%%
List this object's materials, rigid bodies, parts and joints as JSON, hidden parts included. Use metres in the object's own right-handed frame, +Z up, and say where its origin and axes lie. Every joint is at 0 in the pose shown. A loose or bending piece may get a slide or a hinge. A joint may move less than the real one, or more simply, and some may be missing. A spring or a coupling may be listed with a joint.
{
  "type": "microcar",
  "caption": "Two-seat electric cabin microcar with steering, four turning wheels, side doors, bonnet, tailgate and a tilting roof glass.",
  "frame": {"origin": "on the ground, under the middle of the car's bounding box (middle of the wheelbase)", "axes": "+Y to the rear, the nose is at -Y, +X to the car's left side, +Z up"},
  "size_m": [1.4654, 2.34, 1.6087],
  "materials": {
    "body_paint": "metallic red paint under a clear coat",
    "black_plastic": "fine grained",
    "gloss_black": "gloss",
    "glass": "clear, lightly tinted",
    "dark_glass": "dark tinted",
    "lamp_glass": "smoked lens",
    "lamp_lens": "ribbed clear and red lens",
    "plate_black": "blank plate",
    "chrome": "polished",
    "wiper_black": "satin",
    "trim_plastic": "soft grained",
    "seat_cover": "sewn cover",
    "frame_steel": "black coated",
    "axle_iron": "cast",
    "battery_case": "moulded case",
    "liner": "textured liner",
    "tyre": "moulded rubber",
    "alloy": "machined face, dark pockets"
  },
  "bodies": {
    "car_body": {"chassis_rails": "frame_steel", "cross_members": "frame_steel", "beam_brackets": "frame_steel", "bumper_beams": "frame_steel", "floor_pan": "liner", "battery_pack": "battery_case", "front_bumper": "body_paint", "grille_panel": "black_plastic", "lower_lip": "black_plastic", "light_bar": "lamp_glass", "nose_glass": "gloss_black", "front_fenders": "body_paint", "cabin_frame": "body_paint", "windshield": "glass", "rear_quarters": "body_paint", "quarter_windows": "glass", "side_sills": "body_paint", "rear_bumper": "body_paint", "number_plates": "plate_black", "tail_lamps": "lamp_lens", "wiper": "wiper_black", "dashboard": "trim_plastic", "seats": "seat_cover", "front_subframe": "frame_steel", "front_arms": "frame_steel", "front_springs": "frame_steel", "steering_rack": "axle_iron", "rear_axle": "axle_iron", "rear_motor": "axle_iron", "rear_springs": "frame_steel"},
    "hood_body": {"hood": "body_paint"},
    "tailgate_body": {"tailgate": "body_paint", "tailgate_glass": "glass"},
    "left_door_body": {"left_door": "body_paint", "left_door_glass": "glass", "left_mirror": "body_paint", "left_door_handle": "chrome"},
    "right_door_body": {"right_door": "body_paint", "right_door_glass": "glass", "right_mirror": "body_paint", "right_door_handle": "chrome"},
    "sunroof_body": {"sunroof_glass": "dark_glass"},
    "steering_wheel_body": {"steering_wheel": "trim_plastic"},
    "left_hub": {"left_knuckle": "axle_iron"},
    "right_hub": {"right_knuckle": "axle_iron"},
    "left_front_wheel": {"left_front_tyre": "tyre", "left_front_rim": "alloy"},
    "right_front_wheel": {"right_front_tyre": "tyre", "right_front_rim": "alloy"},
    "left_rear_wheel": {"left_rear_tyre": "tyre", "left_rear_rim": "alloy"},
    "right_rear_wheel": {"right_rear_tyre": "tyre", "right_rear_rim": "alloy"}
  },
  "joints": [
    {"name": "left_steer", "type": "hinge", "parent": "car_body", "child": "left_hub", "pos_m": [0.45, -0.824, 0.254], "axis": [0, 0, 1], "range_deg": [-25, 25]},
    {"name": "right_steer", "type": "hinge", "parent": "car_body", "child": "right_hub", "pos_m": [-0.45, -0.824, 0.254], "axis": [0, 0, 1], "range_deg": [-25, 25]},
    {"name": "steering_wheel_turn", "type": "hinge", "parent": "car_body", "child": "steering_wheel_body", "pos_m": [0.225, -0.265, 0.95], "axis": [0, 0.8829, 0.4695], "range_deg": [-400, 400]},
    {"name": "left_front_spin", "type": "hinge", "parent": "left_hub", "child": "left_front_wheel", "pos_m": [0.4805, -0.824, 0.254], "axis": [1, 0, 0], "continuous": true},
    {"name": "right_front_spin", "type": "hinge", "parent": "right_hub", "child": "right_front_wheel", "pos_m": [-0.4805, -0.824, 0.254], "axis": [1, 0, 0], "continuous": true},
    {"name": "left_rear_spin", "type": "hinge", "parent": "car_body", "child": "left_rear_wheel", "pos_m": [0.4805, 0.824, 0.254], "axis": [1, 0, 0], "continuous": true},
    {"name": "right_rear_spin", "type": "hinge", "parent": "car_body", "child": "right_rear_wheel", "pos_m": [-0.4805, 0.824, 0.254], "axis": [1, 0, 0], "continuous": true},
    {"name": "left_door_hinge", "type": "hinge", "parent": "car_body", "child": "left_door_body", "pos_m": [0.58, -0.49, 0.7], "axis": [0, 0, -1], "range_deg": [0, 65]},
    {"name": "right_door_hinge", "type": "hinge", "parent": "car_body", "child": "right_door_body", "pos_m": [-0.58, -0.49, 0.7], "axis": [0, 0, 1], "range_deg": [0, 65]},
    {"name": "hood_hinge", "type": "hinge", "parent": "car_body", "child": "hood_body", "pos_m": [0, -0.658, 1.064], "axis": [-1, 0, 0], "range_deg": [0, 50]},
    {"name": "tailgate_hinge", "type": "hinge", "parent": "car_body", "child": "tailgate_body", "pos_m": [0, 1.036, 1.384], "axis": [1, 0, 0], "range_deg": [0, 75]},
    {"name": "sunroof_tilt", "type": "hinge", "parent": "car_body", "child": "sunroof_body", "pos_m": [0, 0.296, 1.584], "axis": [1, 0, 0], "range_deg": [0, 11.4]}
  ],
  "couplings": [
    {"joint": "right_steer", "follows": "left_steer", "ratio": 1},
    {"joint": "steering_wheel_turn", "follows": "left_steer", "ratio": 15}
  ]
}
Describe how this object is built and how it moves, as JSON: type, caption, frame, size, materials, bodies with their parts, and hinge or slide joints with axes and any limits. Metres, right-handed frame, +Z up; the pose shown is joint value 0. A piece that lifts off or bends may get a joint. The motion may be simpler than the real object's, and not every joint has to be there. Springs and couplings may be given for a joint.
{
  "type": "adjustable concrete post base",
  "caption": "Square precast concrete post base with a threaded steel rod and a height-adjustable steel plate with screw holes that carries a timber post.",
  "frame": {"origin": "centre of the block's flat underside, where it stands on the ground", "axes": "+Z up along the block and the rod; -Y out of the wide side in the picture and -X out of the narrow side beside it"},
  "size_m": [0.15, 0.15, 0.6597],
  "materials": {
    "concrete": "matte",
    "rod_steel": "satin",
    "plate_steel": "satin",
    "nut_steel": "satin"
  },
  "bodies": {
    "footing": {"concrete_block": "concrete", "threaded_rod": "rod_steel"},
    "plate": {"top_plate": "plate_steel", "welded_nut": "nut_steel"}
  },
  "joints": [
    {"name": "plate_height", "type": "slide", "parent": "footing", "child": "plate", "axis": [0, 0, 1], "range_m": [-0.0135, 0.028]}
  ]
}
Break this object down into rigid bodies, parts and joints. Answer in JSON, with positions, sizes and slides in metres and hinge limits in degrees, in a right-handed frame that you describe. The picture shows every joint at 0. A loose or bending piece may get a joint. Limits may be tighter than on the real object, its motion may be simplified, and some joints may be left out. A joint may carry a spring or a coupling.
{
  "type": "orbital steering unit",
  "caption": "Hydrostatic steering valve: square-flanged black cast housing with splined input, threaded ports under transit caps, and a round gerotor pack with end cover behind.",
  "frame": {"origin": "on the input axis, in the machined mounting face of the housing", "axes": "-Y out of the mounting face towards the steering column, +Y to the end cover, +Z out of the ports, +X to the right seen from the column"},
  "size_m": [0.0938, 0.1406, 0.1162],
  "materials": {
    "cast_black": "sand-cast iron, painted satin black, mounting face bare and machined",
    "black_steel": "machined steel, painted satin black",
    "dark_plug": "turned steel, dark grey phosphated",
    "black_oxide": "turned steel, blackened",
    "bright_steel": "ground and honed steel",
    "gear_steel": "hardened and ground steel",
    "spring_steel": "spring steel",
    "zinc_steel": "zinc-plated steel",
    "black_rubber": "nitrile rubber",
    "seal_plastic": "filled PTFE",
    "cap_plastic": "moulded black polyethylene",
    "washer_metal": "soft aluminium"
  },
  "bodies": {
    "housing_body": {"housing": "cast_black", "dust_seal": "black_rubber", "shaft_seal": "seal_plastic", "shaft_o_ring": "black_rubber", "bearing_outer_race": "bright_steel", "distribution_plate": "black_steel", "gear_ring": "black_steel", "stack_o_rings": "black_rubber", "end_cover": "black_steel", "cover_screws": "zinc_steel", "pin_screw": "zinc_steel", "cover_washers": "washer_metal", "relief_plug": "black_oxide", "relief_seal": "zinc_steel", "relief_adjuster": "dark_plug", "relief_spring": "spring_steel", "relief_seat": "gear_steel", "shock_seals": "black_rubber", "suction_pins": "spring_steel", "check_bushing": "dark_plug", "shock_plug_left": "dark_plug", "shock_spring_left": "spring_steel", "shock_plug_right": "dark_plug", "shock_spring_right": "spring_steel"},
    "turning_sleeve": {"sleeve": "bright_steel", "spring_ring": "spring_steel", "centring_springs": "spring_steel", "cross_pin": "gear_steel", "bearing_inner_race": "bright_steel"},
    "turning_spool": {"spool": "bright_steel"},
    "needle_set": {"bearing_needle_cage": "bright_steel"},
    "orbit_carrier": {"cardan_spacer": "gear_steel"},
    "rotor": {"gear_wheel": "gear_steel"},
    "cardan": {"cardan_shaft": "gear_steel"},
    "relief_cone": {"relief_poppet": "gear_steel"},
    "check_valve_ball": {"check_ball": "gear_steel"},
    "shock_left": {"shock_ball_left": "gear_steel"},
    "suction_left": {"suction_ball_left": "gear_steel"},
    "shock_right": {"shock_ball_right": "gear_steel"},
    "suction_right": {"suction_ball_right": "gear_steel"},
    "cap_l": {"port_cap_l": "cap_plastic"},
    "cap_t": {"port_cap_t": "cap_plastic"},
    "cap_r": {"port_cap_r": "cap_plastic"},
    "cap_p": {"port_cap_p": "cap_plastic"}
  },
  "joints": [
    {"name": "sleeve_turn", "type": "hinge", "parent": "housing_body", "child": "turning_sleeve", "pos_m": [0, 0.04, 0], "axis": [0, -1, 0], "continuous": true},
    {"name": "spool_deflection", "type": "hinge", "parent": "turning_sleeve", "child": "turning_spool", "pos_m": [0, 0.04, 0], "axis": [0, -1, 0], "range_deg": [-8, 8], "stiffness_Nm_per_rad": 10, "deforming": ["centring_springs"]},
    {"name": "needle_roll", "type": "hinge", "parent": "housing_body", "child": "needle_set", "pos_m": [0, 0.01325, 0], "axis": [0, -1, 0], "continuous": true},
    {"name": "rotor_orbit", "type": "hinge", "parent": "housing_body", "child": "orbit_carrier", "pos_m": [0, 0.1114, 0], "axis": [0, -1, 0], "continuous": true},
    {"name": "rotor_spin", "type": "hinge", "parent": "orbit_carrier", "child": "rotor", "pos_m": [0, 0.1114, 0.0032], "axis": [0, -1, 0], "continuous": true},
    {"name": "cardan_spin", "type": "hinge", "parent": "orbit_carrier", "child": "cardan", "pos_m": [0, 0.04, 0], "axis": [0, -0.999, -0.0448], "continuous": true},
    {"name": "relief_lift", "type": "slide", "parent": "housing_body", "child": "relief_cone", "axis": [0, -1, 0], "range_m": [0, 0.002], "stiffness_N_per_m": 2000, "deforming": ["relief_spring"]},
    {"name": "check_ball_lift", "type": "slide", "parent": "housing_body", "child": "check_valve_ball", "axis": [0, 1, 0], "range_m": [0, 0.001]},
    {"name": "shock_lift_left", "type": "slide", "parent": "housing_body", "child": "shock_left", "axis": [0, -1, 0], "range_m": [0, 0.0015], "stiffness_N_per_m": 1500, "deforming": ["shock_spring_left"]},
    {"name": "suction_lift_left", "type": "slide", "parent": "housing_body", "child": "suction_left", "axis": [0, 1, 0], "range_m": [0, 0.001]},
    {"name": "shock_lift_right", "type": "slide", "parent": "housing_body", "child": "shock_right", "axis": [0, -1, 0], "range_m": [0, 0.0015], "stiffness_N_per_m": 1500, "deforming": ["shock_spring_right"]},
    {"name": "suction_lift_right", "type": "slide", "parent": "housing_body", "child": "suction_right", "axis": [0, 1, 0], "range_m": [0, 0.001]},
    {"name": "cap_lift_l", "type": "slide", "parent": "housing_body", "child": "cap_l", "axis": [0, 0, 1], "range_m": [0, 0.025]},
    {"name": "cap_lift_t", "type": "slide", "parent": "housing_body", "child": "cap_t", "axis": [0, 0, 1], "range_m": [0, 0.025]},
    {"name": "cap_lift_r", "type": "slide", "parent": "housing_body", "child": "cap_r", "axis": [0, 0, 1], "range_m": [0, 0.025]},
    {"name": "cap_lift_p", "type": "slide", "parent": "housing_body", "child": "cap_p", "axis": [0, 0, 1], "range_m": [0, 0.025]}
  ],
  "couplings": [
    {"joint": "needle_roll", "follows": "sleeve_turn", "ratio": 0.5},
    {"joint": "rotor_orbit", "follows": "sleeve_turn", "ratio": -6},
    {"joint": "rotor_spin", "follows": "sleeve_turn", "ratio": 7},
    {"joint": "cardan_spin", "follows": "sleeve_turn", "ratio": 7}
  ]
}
%%
**STATED EXERCISE:** Copy every line of the listing where the word "picture" appears.

**FINISHED EXERCISE:**
  "frame": {"origin": "centre of the block's flat underside, where it stands on the ground", "axes": "+Z up along the block and the rod; -Y out of the wide side in the picture and -X out of the narrow side beside it"},
Break this object down into rigid bodies, parts and joints. Answer in JSON, with positions, sizes and slides in metres and hinge limits in degrees, in a right-handed frame that you describe. The picture shows every joint at 0. A loose or bending piece may get a joint. Limits may be tighter than on the real object, its motion may be simplified, and some joints may be left out. A joint may carry a spring or a coupling.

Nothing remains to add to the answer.